→ **What you should do**:
Nothing before the line containing "Describe how this" belongs in the answer; quote that line and all lines after it through the end of the material, word for word.

Entries with parts and joints
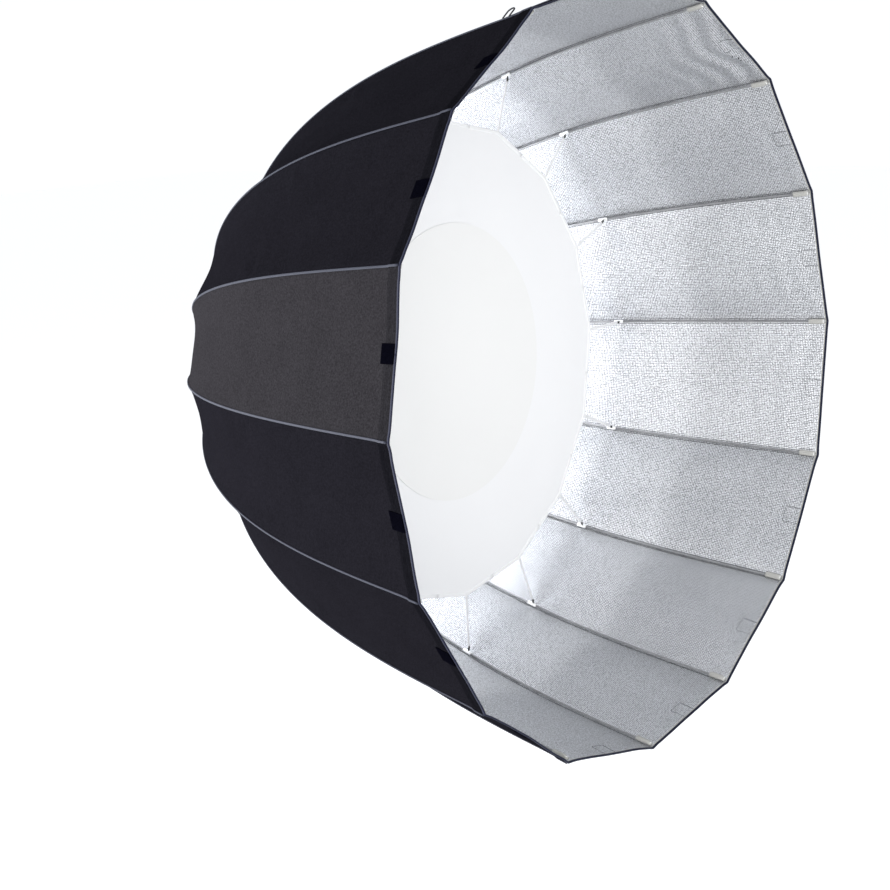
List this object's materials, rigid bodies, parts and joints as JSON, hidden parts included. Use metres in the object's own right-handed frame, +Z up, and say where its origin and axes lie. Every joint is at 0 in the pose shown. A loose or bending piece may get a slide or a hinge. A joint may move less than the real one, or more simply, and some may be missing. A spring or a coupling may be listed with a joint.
{
  "type": "octabox",
  "caption": "Deep umbrella-type octabox softbox: bent rods fold from a rotating speedring and stretch a silver-lined black shell round an inner diffuser.",
  "frame": {"origin": "centre of the speedring's mounting face, on the optical axis", "axes": "+Y along the optical axis towards the lamp, so the mouth faces -Y; +Z up with a rib at the top; +X to the right when looking along +Y into the mouth"},
  "size_m": [1.9008, 1.3216, 1.9008],
  "materials": {
    "cast_aluminium": "satin machined",
    "nylon": "natural nylon",
    "crown_metal": "fine black powder coat",
    "steel_wire": "drawn spring wire",
    "steel_ring": "turned steel",
    "black_plastic": "moulded, fine grain",
    "rod": "grey coated spring rod with moulded ends",
    "shell_fabric": "black polyester outside, pebbled silver reflective coating inside",
    "hook_tape": "black hook tape",
    "cord": "black braided cord",
    "collar_fabric": "black polyester with elastic hem",
    "diffuser_fabric": "white translucent diffusion cloth",
    "patch_fabric": "white diffusion cloth, second layer"
  },
  "bodies": {
    "mount": {"bayonet_ring": "cast_aluminium", "slide_liner": "nylon", "retaining_ring": "steel_ring", "lock_screw": "steel_ring"},
    "crown": {"crown": "crown_metal", "crown_cover": "crown_metal", "hinge_wire": "steel_wire", "rear_collar": "collar_fabric", "inner_diffuser": "diffuser_fabric", "centre_patch": "patch_fabric"},
    "lever": {"lock_lever": "black_plastic"},
    "rib_01": {"rib_01": "rod", "gore_01": "shell_fabric"},
    "flap_01": {"rim_tab_01": "hook_tape"},
    "rib_02": {"rib_02": "rod", "gore_02": "shell_fabric"},
    "flap_02": {"rim_tab_02": "hook_tape"},
    "rib_03": {"rib_03": "rod", "gore_03": "shell_fabric"},
    "flap_03": {"rim_tab_03": "hook_tape"},
    "rib_04": {"rib_04": "rod", "gore_04": "shell_fabric"},
    "flap_04": {"rim_tab_04": "hook_tape"},
    "rib_05": {"rib_05": "rod", "gore_05": "shell_fabric"},
    "flap_05": {"rim_tab_05": "hook_tape"},
    "rib_06": {"rib_06": "rod", "gore_06": "shell_fabric"},
    "flap_06": {"rim_tab_06": "hook_tape"},
    "rib_07": {"rib_07": "rod", "gore_07": "shell_fabric"},
    "flap_07": {"rim_tab_07": "hook_tape"},
    "rib_08": {"rib_08": "rod", "gore_08": "shell_fabric"},
    "flap_08": {"rim_tab_08": "hook_tape"},
    "rib_09": {"rib_09": "rod", "gore_09": "shell_fabric"},
    "flap_09": {"rim_tab_09": "hook_tape"},
    "rib_10": {"rib_10": "rod", "gore_10": "shell_fabric"},
    "flap_10": {"rim_tab_10": "hook_tape"},
    "rib_11": {"rib_11": "rod", "gore_11": "shell_fabric"},
    "flap_11": {"rim_tab_11": "hook_tape"},
    "rib_12": {"rib_12": "rod", "gore_12": "shell_fabric"},
    "flap_12": {"rim_tab_12": "hook_tape"},
    "rib_13": {"rib_13": "rod", "gore_13": "shell_fabric"},
    "flap_13": {"rim_tab_13": "hook_tape"},
    "rib_14": {"rib_14": "rod", "gore_14": "shell_fabric"},
    "flap_14": {"rim_tab_14": "hook_tape"},
    "rib_15": {"rib_15": "rod", "gore_15": "shell_fabric"},
    "flap_15": {"rim_tab_15": "hook_tape"},
    "rib_16": {"rib_16": "rod", "gore_16": "shell_fabric", "hanging_loop": "cord"},
    "flap_16": {"rim_tab_16": "hook_tape"}
  },
  "joints": [
    {"name": "crown_spin", "type": "hinge", "parent": "mount", "child": "crown", "pos_m": [0, 0, 0], "axis": [0, -1, 0], "continuous": true},
    {"name": "lock_swing", "type": "hinge", "parent": "mount", "child": "lever", "pos_m": [0.10396, 0, -0.02068], "axis": [0, -1, 0], "range_deg": [0, 80]},
    {"name": "rib_fold_01", "type": "hinge", "parent": "crown", "child": "rib_01", "pos_m": [0, -0.036, 0.088], "axis": [1, 0, 0], "range_deg": [0, 32], "deforming": ["gore_01", "inner_diffuser", "centre_patch", "rear_collar"]},
    {"name": "flap_turn_01", "type": "hinge", "parent": "rib_01", "child": "flap_01", "pos_m": [0, -0.036, 0.088], "axis": [0, -0.83, 0.5578], "range_deg": [0, 77.5]},
    {"name": "rib_fold_02", "type": "hinge", "parent": "crown", "child": "rib_02", "pos_m": [0.03368, -0.036, 0.0813], "axis": [0.9239, 0, -0.3827], "range_deg": [0, 32], "deforming": ["gore_02"]},
    {"name": "flap_turn_02", "type": "hinge", "parent": "rib_02", "child": "flap_02", "pos_m": [0.03368, -0.036, 0.0813], "axis": [0.2134, -0.83, 0.5153], "range_deg": [0, 77.5]},
    {"name": "rib_fold_03", "type": "hinge", "parent": "crown", "child": "rib_03", "pos_m": [0.06223, -0.036, 0.06223], "axis": [0.7071, 0, -0.7071], "range_deg": [0, 32], "deforming": ["gore_03"]},
    {"name": "flap_turn_03", "type": "hinge", "parent": "rib_03", "child": "flap_03", "pos_m": [0.06223, -0.036, 0.06223], "axis": [0.3944, -0.83, 0.3944], "range_deg": [0, 77.5]},
    {"name": "rib_fold_04", "type": "hinge", "parent": "crown", "child": "rib_04", "pos_m": [0.0813, -0.036, 0.03368], "axis": [0.3827, 0, -0.9239], "range_deg": [0, 32], "deforming": ["gore_04"]},
    {"name": "flap_turn_04", "type": "hinge", "parent": "rib_04", "child": "flap_04", "pos_m": [0.0813, -0.036, 0.03368], "axis": [0.5153, -0.83, 0.2134], "range_deg": [0, 77.5]},
    {"name": "rib_fold_05", "type": "hinge", "parent": "crown", "child": "rib_05", "pos_m": [0.088, -0.036, 0], "axis": [0, 0, -1], "range_deg": [0, 32], "deforming": ["gore_05"]},
    {"name": "flap_turn_05", "type": "hinge", "parent": "rib_05", "child": "flap_05", "pos_m": [0.088, -0.036, 0], "axis": [0.5578, -0.83, 0], "range_deg": [0, 77.5]},
    {"name": "rib_fold_06", "type": "hinge", "parent": "crown", "child": "rib_06", "pos_m": [0.0813, -0.036, -0.03368], "axis": [-0.3827, 0, -0.9239], "range_deg": [0, 32], "deforming": ["gore_06"]},
    {"name": "flap_turn_06", "type": "hinge", "parent": "rib_06", "child": "flap_06", "pos_m": [0.0813, -0.036, -0.03368], "axis": [0.5153, -0.83, -0.2134], "range_deg": [0, 77.5]},
    {"name": "rib_fold_07", "type": "hinge", "parent": "crown", "child": "rib_07", "pos_m": [0.06223, -0.036, -0.06223], "axis": [-0.7071, 0, -0.7071], "range_deg": [0, 32], "deforming": ["gore_07"]},
    {"name": "flap_turn_07", "type": "hinge", "parent": "rib_07", "child": "flap_07", "pos_m": [0.06223, -0.036, -0.06223], "axis": [0.3944, -0.83, -0.3944], "range_deg": [0, 77.5]},
    {"name": "rib_fold_08", "type": "hinge", "parent": "crown", "child": "rib_08", "pos_m": [0.03368, -0.036, -0.0813], "axis": [-0.9239, 0, -0.3827], "range_deg": [0, 32], "deforming": ["gore_08"]},
    {"name": "flap_turn_08", "type": "hinge", "parent": "rib_08", "child": "flap_08", "pos_m": [0.03368, -0.036, -0.0813], "axis": [0.2134, -0.83, -0.5153], "range_deg": [0, 77.5]},
    {"name": "rib_fold_09", "type": "hinge", "parent": "crown", "child": "rib_09", "pos_m": [0, -0.036, -0.088], "axis": [-1, 0, 0], "range_deg": [0, 32], "deforming": ["gore_09"]},
    {"name": "flap_turn_09", "type": "hinge", "parent": "rib_09", "child": "flap_09", "pos_m": [0, -0.036, -0.088], "axis": [0, -0.83, -0.5578], "range_deg": [0, 77.5]},
    {"name": "rib_fold_10", "type": "hinge", "parent": "crown", "child": "rib_10", "pos_m": [-0.03368, -0.036, -0.0813], "axis": [-0.9239, 0, 0.3827], "range_deg": [0, 32], "deforming": ["gore_10"]},
    {"name": "flap_turn_10", "type": "hinge", "parent": "rib_10", "child": "flap_10", "pos_m": [-0.03368, -0.036, -0.0813], "axis": [-0.2134, -0.83, -0.5153], "range_deg": [0, 77.5]},
    {"name": "rib_fold_11", "type": "hinge", "parent": "crown", "child": "rib_11", "pos_m": [-0.06223, -0.036, -0.06223], "axis": [-0.7071, 0, 0.7071], "range_deg": [0, 32], "deforming": ["gore_11"]},
    {"name": "flap_turn_11", "type": "hinge", "parent": "rib_11", "child": "flap_11", "pos_m": [-0.06223, -0.036, -0.06223], "axis": [-0.3944, -0.83, -0.3944], "range_deg": [0, 77.5]},
    {"name": "rib_fold_12", "type": "hinge", "parent": "crown", "child": "rib_12", "pos_m": [-0.0813, -0.036, -0.03368], "axis": [-0.3827, 0, 0.9239], "range_deg": [0, 32], "deforming": ["gore_12"]},
    {"name": "flap_turn_12", "type": "hinge", "parent": "rib_12", "child": "flap_12", "pos_m": [-0.0813, -0.036, -0.03368], "axis": [-0.5153, -0.83, -0.2134], "range_deg": [0, 77.5]},
    {"name": "rib_fold_13", "type": "hinge", "parent": "crown", "child": "rib_13", "pos_m": [-0.088, -0.036, 0], "axis": [0, 0, 1], "range_deg": [0, 32], "deforming": ["gore_13"]},
    {"name": "flap_turn_13", "type": "hinge", "parent": "rib_13", "child": "flap_13", "pos_m": [-0.088, -0.036, 0], "axis": [-0.5578, -0.83, 0], "range_deg": [0, 77.5]},
    {"name": "rib_fold_14", "type": "hinge", "parent": "crown", "child": "rib_14", "pos_m": [-0.0813, -0.036, 0.03368], "axis": [0.3827, 0, 0.9239], "range_deg": [0, 32], "deforming": ["gore_14"]},
    {"name": "flap_turn_14", "type": "hinge", "parent": "rib_14", "child": "flap_14", "pos_m": [-0.0813, -0.036, 0.03368], "axis": [-0.5153, -0.83, 0.2134], "range_deg": [0, 77.5]},
    {"name": "rib_fold_15", "type": "hinge", "parent": "crown", "child": "rib_15", "pos_m": [-0.06223, -0.036, 0.06223], "axis": [0.7071, 0, 0.7071], "range_deg": [0, 32], "deforming": ["gore_15"]},
    {"name": "flap_turn_15", "type": "hinge", "parent": "rib_15", "child": "flap_15", "pos_m": [-0.06223, -0.036, 0.06223], "axis": [-0.3944, -0.83, 0.3944], "range_deg": [0, 77.5]},
    {"name": "rib_fold_16", "type": "hinge", "parent": "crown", "child": "rib_16", "pos_m": [-0.03368, -0.036, 0.0813], "axis": [0.9239, 0, 0.3827], "range_deg": [0, 32], "deforming": ["gore_16"]},
    {"name": "flap_turn_16", "type": "hinge", "parent": "rib_16", "child": "flap_16", "pos_m": [-0.03368, -0.036, 0.0813], "axis": [-0.2134, -0.83, 0.5153], "range_deg": [0, 77.5]}
  ],
  "couplings": [
    {"joint": "flap_turn_01", "follows": "rib_fold_01", "ratio": 2.4219},
    {"joint": "rib_fold_02", "follows": "rib_fold_01", "ratio": 1},
    {"joint": "flap_turn_02", "follows": "rib_fold_01", "ratio": 2.4219},
    {"joint": "rib_fold_03", "follows": "rib_fold_01", "ratio": 1},
    {"joint": "flap_turn_03", "follows": "rib_fold_01", "ratio": 2.4219},
    {"joint": "rib_fold_04", "follows": "rib_fold_01", "ratio": 1},
    {"joint": "flap_turn_04", "follows": "rib_fold_01", "ratio": 2.4219},
    {"joint": "rib_fold_05", "follows": "rib_fold_01", "ratio": 1},
    {"joint": "flap_turn_05", "follows": "rib_fold_01", "ratio": 2.4219},
    {"joint": "rib_fold_06", "follows": "rib_fold_01", "ratio": 1},
    {"joint": "flap_turn_06", "follows": "rib_fold_01", "ratio": 2.4219},
    {"joint": "rib_fold_07", "follows": "rib_fold_01", "ratio": 1},
    {"joint": "flap_turn_07", "follows": "rib_fold_01", "ratio": 2.4219},
    {"joint": "rib_fold_08", "follows": "rib_fold_01", "ratio": 1},
    {"joint": "flap_turn_08", "follows": "rib_fold_01", "ratio": 2.4219},
    {"joint": "rib_fold_09", "follows": "rib_fold_01", "ratio": 1},
    {"joint": "flap_turn_09", "follows": "rib_fold_01", "ratio": 2.4219},
    {"joint": "rib_fold_10", "follows": "rib_fold_01", "ratio": 1},
    {"joint": "flap_turn_10", "follows": "rib_fold_01", "ratio": 2.4219},
    {"joint": "rib_fold_11", "follows": "rib_fold_01", "ratio": 1},
    {"joint": "flap_turn_11", "follows": "rib_fold_01", "ratio": 2.4219},
    {"joint": "rib_fold_12", "follows": "rib_fold_01", "ratio": 1},
    {"joint": "flap_turn_12", "follows": "rib_fold_01", "ratio": 2.4219},
    {"joint": "rib_fold_13", "follows": "rib_fold_01", "ratio": 1},
    {"joint": "flap_turn_13", "follows": "rib_fold_01", "ratio": 2.4219},
    {"joint": "rib_fold_14", "follows": "rib_fold_01", "ratio": 1},
    {"joint": "flap_turn_14", "follows": "rib_fold_01", "ratio": 2.4219},
    {"joint": "rib_fold_15", "follows": "rib_fold_01", "ratio": 1},
    {"joint": "flap_turn_15", "follows": "rib_fold_01", "ratio": 2.4219},
    {"joint": "rib_fold_16", "follows": "rib_fold_01", "ratio": 1},
    {"joint": "flap_turn_16", "follows": "rib_fold_01", "ratio": 2.4219}
  ]
}
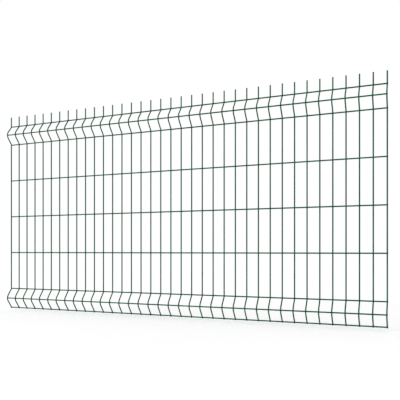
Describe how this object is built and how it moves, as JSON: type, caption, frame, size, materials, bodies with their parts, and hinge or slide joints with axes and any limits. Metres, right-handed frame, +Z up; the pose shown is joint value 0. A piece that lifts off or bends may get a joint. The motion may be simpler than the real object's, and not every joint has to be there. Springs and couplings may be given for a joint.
{
  "type": "welded mesh fence panel",
  "caption": "Green coated welded wire fence panel with a shallow V fold along its top and bottom and free spikes above the top wire.",
  "frame": {"origin": "rear flat of the lowest line wire, at the middle of its length and the height of its axis", "axes": "+X along the panel, +Y to the rear, towards the posts, away from the folds, +Z up"},
  "size_m": [1.987, 0.0409, 1.0622],
  "materials": {
    "green_coating": "satin"
  },
  "bodies": {
    "root": {"mesh_panel": "green_coating"}
  },
  "joints": []
}
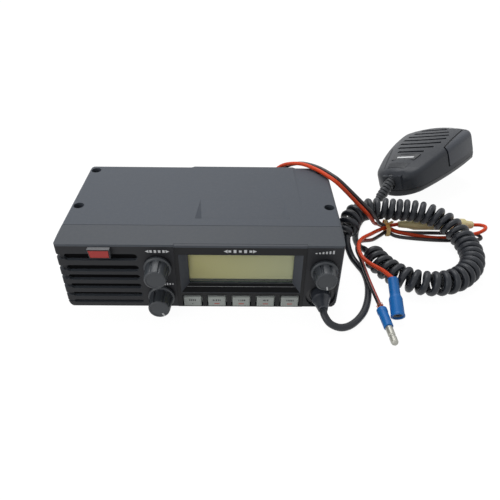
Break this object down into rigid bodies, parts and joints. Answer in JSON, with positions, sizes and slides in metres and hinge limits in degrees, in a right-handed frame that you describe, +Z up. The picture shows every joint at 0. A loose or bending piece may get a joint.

→ **Finished exercise**:
Describe how this object is built and how it moves, as JSON: type, caption, frame, size, materials, bodies with their parts, and hinge or slide joints with axes and any limits. Metres, right-handed frame, +Z up; the pose shown is joint value 0. A piece that lifts off or bends may get a joint. The motion may be simpler than the real object's, and not every joint has to be there. Springs and couplings may be given for a joint.
{
  "type": "welded mesh fence panel",
  "caption": "Green coated welded wire fence panel with a shallow V fold along its top and bottom and free spikes above the top wire.",
  "frame": {"origin": "rear flat of the lowest line wire, at the middle of its length and the height of its axis", "axes": "+X along the panel, +Y to the rear, towards the posts, away from the folds, +Z up"},
  "size_m": [1.987, 0.0409, 1.0622],
  "materials": {
    "green_coating": "satin"
  },
  "bodies": {
    "root": {"mesh_panel": "green_coating"}
  },
  "joints": []
}
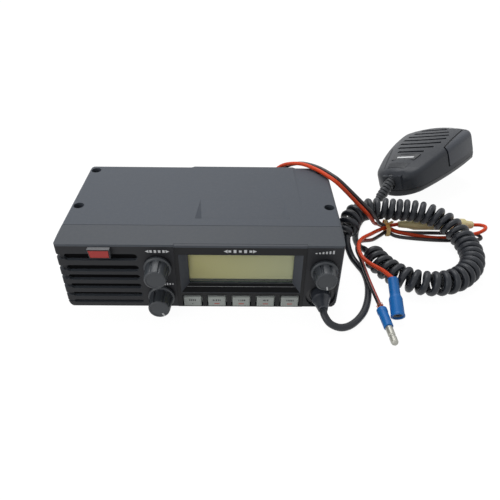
Break this object down into rigid bodies, parts and joints. Answer in JSON, with positions, sizes and slides in metres and hinge limits in degrees, in a right-handed frame that you describe, +Z up. The picture shows every joint at 0. A loose or bending piece may get a joint.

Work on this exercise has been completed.